The meeting reviewed and approved the Corporate Governance Report for 2024, which affirmed the company’s full compliance with the corporate governance directives issued by the CBB and other applicable regulatory frameworks. The AGM absolved the Board Members of liability for any of their actions during the year ending on 31st December 2024, in accordance with the Commercial Companies Law.
In alignment with regulatory requirements, the session approved the reappointment of Ernst & Young (EY) as the company’s External Auditors for the fiscal year 2025, covering both the parent company and its subsidiaries—Sinnad and Bahrain FinTech Bay. The Board was authorised to determine the external auditors’ professional fees, subject to approval from the CBB, and the meeting concluded with a discussion of any additional issues as per Article (207) of the Commercial Companies Law.
Speaking on the company’s performance, Mr. Mohamed Al Bastaki, Chairman BENEFIT , stated: “In terms of the financial results for 2024, I am pleased to say that the year gone by has also been proved to be a success in delivering tangible results. Growth rate for 2024 was 19 per cent. Revenue for the year was BD 17 M (US$ 45.3 Million) and net profit was 2 Million ($ 5.3 Million).

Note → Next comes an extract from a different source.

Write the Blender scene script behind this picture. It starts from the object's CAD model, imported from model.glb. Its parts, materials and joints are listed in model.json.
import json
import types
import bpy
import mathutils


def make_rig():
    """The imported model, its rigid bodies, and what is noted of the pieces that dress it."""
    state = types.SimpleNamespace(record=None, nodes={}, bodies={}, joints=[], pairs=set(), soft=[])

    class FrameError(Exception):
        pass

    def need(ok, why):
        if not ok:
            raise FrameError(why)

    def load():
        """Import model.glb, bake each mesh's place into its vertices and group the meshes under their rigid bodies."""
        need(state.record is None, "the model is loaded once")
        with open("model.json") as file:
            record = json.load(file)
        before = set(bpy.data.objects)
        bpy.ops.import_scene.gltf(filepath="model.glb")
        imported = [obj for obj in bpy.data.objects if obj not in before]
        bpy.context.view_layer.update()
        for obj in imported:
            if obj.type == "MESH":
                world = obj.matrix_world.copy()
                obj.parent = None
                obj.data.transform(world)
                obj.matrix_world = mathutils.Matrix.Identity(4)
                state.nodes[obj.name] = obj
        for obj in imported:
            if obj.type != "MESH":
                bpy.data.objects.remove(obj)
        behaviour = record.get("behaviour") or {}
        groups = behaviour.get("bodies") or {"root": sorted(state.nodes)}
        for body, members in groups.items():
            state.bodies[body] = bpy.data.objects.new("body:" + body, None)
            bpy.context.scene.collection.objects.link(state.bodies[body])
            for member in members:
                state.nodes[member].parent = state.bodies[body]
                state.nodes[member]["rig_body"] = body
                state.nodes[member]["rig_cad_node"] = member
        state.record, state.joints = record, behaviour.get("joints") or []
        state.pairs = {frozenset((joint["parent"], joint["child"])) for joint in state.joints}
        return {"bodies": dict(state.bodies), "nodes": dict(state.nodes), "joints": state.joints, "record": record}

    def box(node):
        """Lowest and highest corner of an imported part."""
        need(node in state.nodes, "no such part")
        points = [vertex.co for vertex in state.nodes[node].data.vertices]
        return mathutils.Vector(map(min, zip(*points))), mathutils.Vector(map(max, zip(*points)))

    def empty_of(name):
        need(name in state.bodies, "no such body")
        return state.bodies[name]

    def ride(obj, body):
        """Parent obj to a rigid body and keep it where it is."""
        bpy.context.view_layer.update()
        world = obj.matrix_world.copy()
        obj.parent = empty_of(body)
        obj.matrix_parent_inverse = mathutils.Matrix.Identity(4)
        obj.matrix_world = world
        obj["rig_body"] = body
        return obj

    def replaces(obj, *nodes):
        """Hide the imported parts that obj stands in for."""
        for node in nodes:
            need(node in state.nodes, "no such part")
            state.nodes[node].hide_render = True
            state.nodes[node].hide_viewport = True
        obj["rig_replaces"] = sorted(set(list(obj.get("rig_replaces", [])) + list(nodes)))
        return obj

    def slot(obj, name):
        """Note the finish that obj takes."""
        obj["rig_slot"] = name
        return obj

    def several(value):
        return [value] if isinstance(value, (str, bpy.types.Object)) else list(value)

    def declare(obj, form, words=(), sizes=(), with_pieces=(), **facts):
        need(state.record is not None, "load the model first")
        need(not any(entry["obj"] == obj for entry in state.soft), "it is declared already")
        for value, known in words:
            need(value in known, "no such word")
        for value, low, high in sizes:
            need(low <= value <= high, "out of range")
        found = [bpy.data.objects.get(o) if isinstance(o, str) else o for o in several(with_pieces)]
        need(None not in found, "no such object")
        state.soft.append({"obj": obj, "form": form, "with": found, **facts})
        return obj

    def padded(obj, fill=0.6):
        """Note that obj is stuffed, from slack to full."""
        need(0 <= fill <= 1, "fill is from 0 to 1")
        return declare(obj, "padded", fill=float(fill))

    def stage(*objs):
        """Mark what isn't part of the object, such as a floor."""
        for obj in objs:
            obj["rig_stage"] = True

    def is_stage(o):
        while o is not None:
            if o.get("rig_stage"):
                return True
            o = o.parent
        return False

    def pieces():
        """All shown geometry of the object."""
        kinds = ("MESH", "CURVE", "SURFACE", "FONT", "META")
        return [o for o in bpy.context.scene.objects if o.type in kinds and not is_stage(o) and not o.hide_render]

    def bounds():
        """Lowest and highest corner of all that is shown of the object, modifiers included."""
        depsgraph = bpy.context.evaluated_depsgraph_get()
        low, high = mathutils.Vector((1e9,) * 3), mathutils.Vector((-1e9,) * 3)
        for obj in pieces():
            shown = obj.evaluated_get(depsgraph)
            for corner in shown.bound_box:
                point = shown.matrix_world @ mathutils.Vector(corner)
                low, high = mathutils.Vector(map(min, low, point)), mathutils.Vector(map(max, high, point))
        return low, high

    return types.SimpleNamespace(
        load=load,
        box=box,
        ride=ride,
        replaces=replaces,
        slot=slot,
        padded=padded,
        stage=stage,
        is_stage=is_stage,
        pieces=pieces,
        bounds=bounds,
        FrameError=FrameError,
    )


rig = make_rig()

Mr. Al Bastaki also announced that the Board had formally adopted a new three-year strategic roadmap to commence in 2025. The strategy encompasses a phased international expansion, optimisation of internal operations, enhanced revenue diversification, long-term sustainability initiatives, and the advancement of innovation and digital transformation initiatives across all service lines.
“I extend my sincere appreciation to the CBB for its continued support of BENEFIT and its pivotal role in fostering a stable and progressive regulatory environment for the Kingdom’s banking and financial sector—an environment that has significantly reinforced Bahrain’s standing as a leading financial hub in the region,” said Mr. Al Bastaki. “I would also like to thank our partner banks and valued customers for their trust, and our shareholders for their ongoing encouragement. The achievements of 2024 set a strong precedent, and I am confident they will serve as a foundation for yet another successful and impactful year ahead.”

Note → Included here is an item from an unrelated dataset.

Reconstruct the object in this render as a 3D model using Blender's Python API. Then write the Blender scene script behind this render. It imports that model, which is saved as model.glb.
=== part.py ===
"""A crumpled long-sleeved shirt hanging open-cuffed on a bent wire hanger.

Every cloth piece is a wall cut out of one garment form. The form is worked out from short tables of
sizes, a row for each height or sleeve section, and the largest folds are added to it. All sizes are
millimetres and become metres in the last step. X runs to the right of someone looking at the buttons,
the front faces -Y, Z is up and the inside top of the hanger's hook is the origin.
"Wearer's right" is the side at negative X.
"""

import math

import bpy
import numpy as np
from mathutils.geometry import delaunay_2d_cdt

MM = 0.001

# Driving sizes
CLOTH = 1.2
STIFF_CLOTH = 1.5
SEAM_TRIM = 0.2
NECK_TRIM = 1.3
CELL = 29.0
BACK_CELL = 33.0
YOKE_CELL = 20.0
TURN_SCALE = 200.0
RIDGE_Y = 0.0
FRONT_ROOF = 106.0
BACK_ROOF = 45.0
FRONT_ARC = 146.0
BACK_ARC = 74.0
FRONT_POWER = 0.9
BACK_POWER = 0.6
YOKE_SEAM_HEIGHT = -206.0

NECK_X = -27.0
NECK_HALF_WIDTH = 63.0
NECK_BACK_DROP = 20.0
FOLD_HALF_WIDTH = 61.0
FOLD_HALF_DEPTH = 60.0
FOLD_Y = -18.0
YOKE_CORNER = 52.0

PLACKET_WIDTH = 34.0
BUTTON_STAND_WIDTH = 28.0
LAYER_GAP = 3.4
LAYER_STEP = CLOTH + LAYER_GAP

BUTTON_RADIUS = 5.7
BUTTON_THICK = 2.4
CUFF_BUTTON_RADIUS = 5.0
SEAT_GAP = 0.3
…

Chief Executive of BENEFIT; Mr. Abdulwahed AlJanahi commented, “The year 2024 represented another pivotal chapter in BENEFIT ’s evolution. We achieved substantial progress in advancing our digital strategy across multiple sectors, while reinforcing our long-term commitment to the development of Bahrain’s financial services and payments landscape. Throughout the year, we remained firmly aligned with our objective of delivering measurable value to our shareholders, strategic partners, and customers. At the same time, we continued to play an active role in enabling Bahrain’s digital economy by introducing innovative solutions and service enhancements that directly address market needs and future opportunities.”

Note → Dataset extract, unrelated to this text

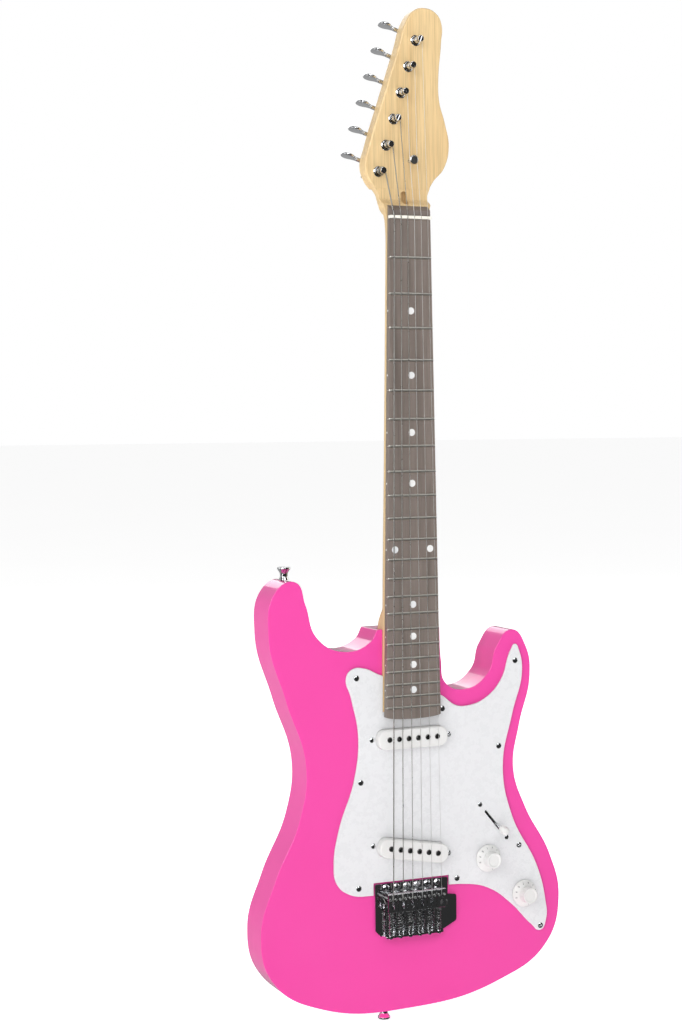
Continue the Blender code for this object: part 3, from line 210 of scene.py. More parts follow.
def fillet(points, radius, steps=4, closed=True):
    """A polyline with its corners rounded; a third number on a point is its own radius."""
    out = []
    count = len(points)
    for i, point in enumerate(points):
        here = Vector(point[:2])
        wanted = point[2] if len(point) > 2 else radius
        if wanted <= 0 or (not closed and i in (0, count - 1)):
            out.append(tuple(here))
            continue
        before = Vector(points[i - 1][:2]) - here
        after = Vector(points[(i + 1) % count][:2]) - here
        angle = before.angle(after, math.pi)
        if angle > 3.1 or angle < 0.05:
            out.append(tuple(here))
            continue
        reach = min(wanted / math.tan(angle / 2), before.length * 0.46, after.length * 0.46)
        real = reach * math.tan(angle / 2)
        centre = here + (before.normalized() + after.normalized()).normalized() * (real / math.sin(angle / 2))
        start = here + before.normalized() * reach - centre
        end = here + after.normalized() * reach - centre
        sweep = start.angle(end, 0.0)
        for k in range(steps + 1):
            share = k / steps
            if sweep < 1e-4:
                spoke = start
            else:
                spoke = start * math.sin((1 - share) * sweep) + end * math.sin(share * sweep)
                spoke = spoke / math.sin(sweep)
            out.append(tuple(centre + spoke))
    return out


def lathe(profile, steps=48, closed=False):
    """A turned piece about +Z from (radius, height) points; a closed profile makes a ring."""
    bm = bmesh.new()
    rings = []
    for radius, height in profile:
        if radius < 1e-7:
            rings.append([bm.verts.new((0.0, 0.0, height))])
        else:
            rings.append([bm.verts.new((radius * math.cos(2 * math.pi * i / steps),
                                        radius * math.sin(2 * math.pi * i / steps), height))
                          for i in range(steps)])
    pairs = list(zip(rings, rings[1:]))
    if closed:
        pairs.append((rings[-1], rings[0]))
    for one, two in pairs:
        for i in range(steps if max(len(one), len(two)) > 1 else 0):
            j = (i + 1) % steps
            if len(one) == 1:
                bm.faces.new((one[0], two[i], two[j]))
            elif len(two) == 1:
                bm.faces.new((one[i], two[0], one[j]))
            else:
                bm.faces.new((one[i], two[i], two[j], one[j]))
    return from_bmesh(bm)


def loft(rings):
    """A closed solid through rings of equal length, with its ends filled."""
    bm = bmesh.new()
    made = [[bm.verts.new(p) for p in ring] for ring in rings]
    size = len(rings[0])
    for one, two in zip(made, made[1:]):
        for i in range(size):
            j = (i + 1) % size
            bm.faces.new((one[i], one[j], two[j], two[i]))
    bm.faces.new(made[0])
    bm.faces.new(made[-1])
    return from_bmesh(bm)


def tube(points, radius, sides=8):
    """A round wire along a polyline. radius is one number or one for each point."""
    points = [Vector(p) for p in points]
    radii = radius if isinstance(radius, (list, tuple)) else [radius] * len(points)
    rings = []
    ahead = (points[1] - points[0]).normalized()
    side = ahead.orthogonal().normalized()
    for i, point in enumerate(points):
        back = (point - points[i - 1]).normalized() if i else ahead
        front = (points[i + 1] - point).normalized() if i + 1 < len(points) else back
        ahead = (back + front).normalized()
        side = (side - ahead * side.dot(ahead)).normalized()
        other = ahead.cross(side)
        rings.append([point + (side * math.cos(a) + other * math.sin(a)) * radii[i]
                      for a in (2 * math.pi * k / sides for k in range(sides))])
    return loft(rings)


ALONG = {
    "Y": Matrix(((1, 0, 0, 0), (0, 0, -1, 0), (0, 1, 0, 0), (0, 0, 0, 1))),
    "X": Matrix(((0, 0, 1, 0), (1, 0, 0, 0), (0, 1, 0, 0), (0, 0, 0, 1))),
    "Z": Matrix.Identity(4),
}


def slab(points, low, high, along="Y", edge=0.0, edge_steps=3, angle=50):
    """An outline made solid between two levels of one axis: x and z along Y, y and z along X,
    x and y along Z. edge rounds its rims."""
    bm = bmesh.new()
    a, b = (-high, -low) if along == "Y" else (low, high)
    one = [bm.verts.new((p[0], p[1], a)) for p in points]
    two = [bm.verts.new((p[0], p[1], b)) for p in points]
    bm.faces.new(one)
    bm.faces.new(two)
    count = len(points)
    for i in range(count):
        j = (i + 1) % count
        bm.faces.new((one[i], one[j], two[j], two[i]))
    obj = moved(from_bmesh(bm), ALONG[along])
    return rounded(obj, edge, edge_steps, angle) if edge > 0 else obj


def rounded(obj, width, steps=3, angle=50):
    made = obj.modifiers.new("bevel", "BEVEL")
    made.width = width
    made.segments = steps
    made.limit_method = "ANGLE"
    made.angle_limit = math.radians(angle)
    made.miter_outer = "MITER_ARC"
    return applied(obj)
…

Mr. AlJanahi affirmed that BENEFIT has successfully developed a robust and well-integrated payment network that connects individuals and businesses across Bahrain, accelerating the adoption of emerging technologies in the banking and financial services sector and reinforcing Bahrain’s position as a growing fintech hub, and added, “Our achievements of the past year reflect a long-term vision to establish a resilient electronic payment infrastructure that supports the Kingdom’s digital economy. Key developments in 2024 included the implementation of central authentication for open banking via BENEFIT Pay”
Mr. AlJanahi concluded by thanking the Board for its strategic direction, the company’s staff for their continued dedication, and the Central Bank of Bahrain, member banks, and shareholders for their valuable partnership and confidence in the company’s long-term vision.